Now, jump in your time machine and head to the 1960s, when interest in EVs started to increase due to environmental awareness and a desire to remove America from the clutches of international oil dependency. A few attempts were made to get electric cars off the ground, most notably the 1974 debut of the 36-48-volt Vanguard-Sebring CitiCar. Similar to most EVs of the time, it had a top speed of around 40 mph and a range of about 40 miles. Another product of the 70s was the Elcar Corporation’s Elcar, with a top speed of 45 mph and a 60-mile range. Both saw promising sales in the middle of the decade, but went kaput once the oil crisis stopped being, well, a crisis.

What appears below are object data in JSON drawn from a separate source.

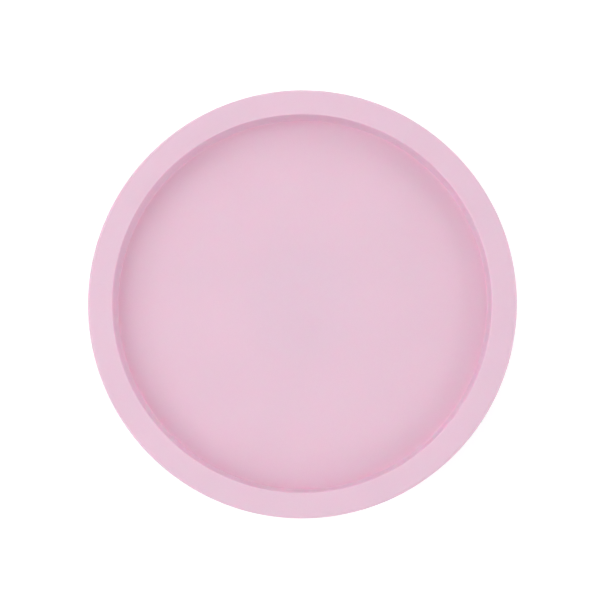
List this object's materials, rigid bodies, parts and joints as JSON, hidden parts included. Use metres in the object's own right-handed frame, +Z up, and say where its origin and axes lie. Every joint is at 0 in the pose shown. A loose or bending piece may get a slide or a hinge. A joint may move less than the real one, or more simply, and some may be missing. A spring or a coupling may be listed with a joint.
{
  "type": "cake turntable",
  "caption": "Round cake turntable: a dished plate with a wide flat rim spins on ball bearings in a flared pedestal with rubber feet.",
  "frame": {"origin": "centre of the turntable on the surface that its feet stand on", "axes": "+Z up along the spin axis, +X through the centre of rubber_foot_1"},
  "size_m": [0.3, 0.3, 0.084],
  "materials": {
    "plate_plastic": "matte pink moulded plastic, finely textured",
    "pedestal_plastic": "the plate's matte pink moulded plastic",
    "cover_plastic": "matte pink moulded plastic with a coarser grain",
    "turned_aluminium": "lathe-turned, with fine concentric tool marks",
    "ground_steel": "ground smooth",
    "bearing_steel": "polished bearing steel",
    "ball_steel": "mirror polished",
    "shield_steel": "pressed sheet steel",
    "spring_steel": "phosphated, dark",
    "screw_steel": "zinc plated",
    "cage_nylon": "natural nylon",
    "foot_rubber": "soft light grey rubber"
  },
  "bodies": {
    "pedestal": {"pedestal_shell": "pedestal_plastic", "bearing_housing": "turned_aluminium", "housing_screws": "screw_steel", "upper_bearing_outer_ring": "bearing_steel", "upper_bearing_shields": "shield_steel", "lower_bearing_outer_ring": "bearing_steel", "lower_bearing_shields": "shield_steel", "bottom_cover": "cover_plastic", "cover_screws": "screw_steel", "rubber_foot_1": "foot_rubber", "rubber_foot_2": "foot_rubber", "rubber_foot_3": "foot_rubber", "rubber_foot_4": "foot_rubber", "rubber_foot_5": "foot_rubber", "rubber_foot_6": "foot_rubber"},
    "plate": {"top_plate": "plate_plastic", "plate_hub": "turned_aluminium", "hub_screws": "screw_steel", "spindle": "ground_steel", "circlip": "spring_steel", "shim_washer": "ground_steel", "bearing_spacer": "ground_steel", "upper_bearing_inner_ring": "bearing_steel", "lower_bearing_inner_ring": "bearing_steel"},
    "upper_rolling_set": {"upper_bearing_cage": "cage_nylon", "upper_bearing_balls": "ball_steel"},
    "lower_rolling_set": {"lower_bearing_cage": "cage_nylon", "lower_bearing_balls": "ball_steel"}
  },
  "joints": [
    {"name": "plate_spin", "type": "hinge", "parent": "pedestal", "child": "plate", "pos_m": [0, 0, 0.05], "axis": [0, 0, 1], "continuous": true},
    {"name": "upper_rolling_set_spin", "type": "hinge", "parent": "pedestal", "child": "upper_rolling_set", "pos_m": [0, 0, 0.05], "axis": [0, 0, 1], "continuous": true},
    {"name": "lower_rolling_set_spin", "type": "hinge", "parent": "pedestal", "child": "lower_rolling_set", "pos_m": [0, 0, 0.0163], "axis": [0, 0, 1], "continuous": true}
  ],
  "couplings": [
    {"joint": "upper_rolling_set_spin", "follows": "plate_spin", "ratio": 0.38095},
    {"joint": "lower_rolling_set_spin", "follows": "plate_spin", "ratio": 0.38095}
  ]
}
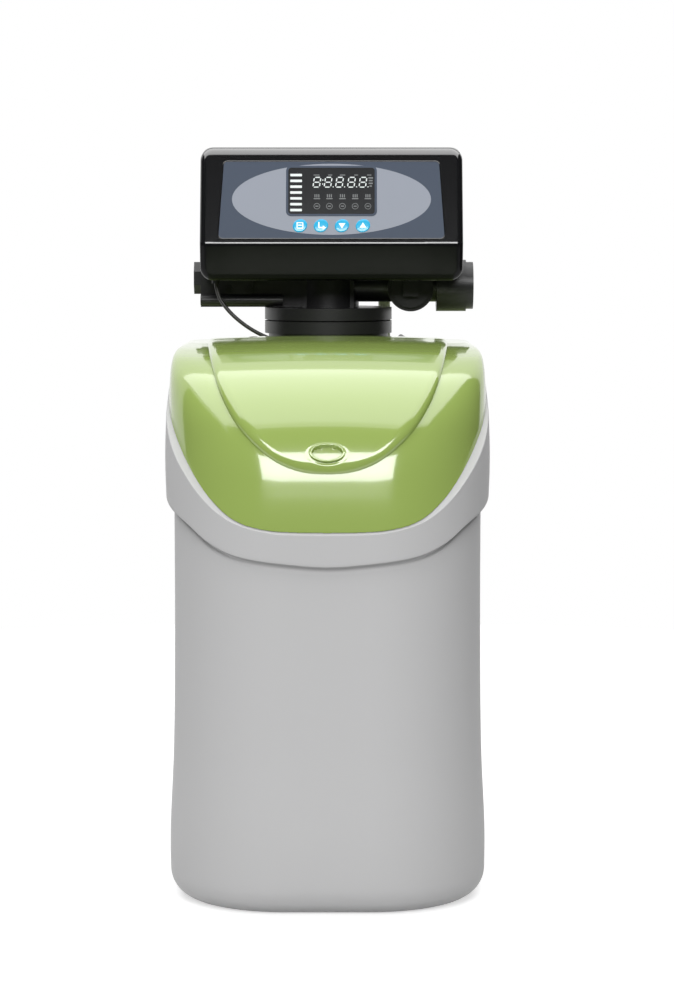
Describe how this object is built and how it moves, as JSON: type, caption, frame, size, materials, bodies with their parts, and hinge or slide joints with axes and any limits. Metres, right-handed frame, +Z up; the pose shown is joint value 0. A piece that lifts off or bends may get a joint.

Pressure to act on the emissions problem begins to build in the early 1990s, and the U.S. government responded with the 1990 Clean Air Act Amendment and 1992 Energy Policy Act. That hippie-filled state of California, trending ahead of the curve as usual, passed the Zero Emissions Vehicle Mandate, requiring two percent of the state's vehicles to have no emissions by 1998.

This mandate forced automakers into hurriedly throwing together EVs. So a few thousand electric cars make an appearance in America's market during 1998-2003: Honda's EV Plus, GM's EV1, Ford's Ranger Pickup EV, Nissan's Altra EV, Chevrolet's S-10 EV and Toyota's RAV4 EV.

In March of 2003 the Zero Emissions Vehicle Mandate was rewritten and, states Eberhard, “provided a loophole that gave companies a way out. Their fuel cell programs were just a way to break even with the mandate and within a week of the change every EV that was on sale was suddenly off the market.”

In recent years we’ve been made acutely aware of our Earth’s adverse reaction to carbon dioxide emissions. While we are now starting, once again, from scratch to build up the electric car’s market presence, the 170 years worth of attempted EV ventures have given us enough experience to create some amazing (and freeway-legal) EVs.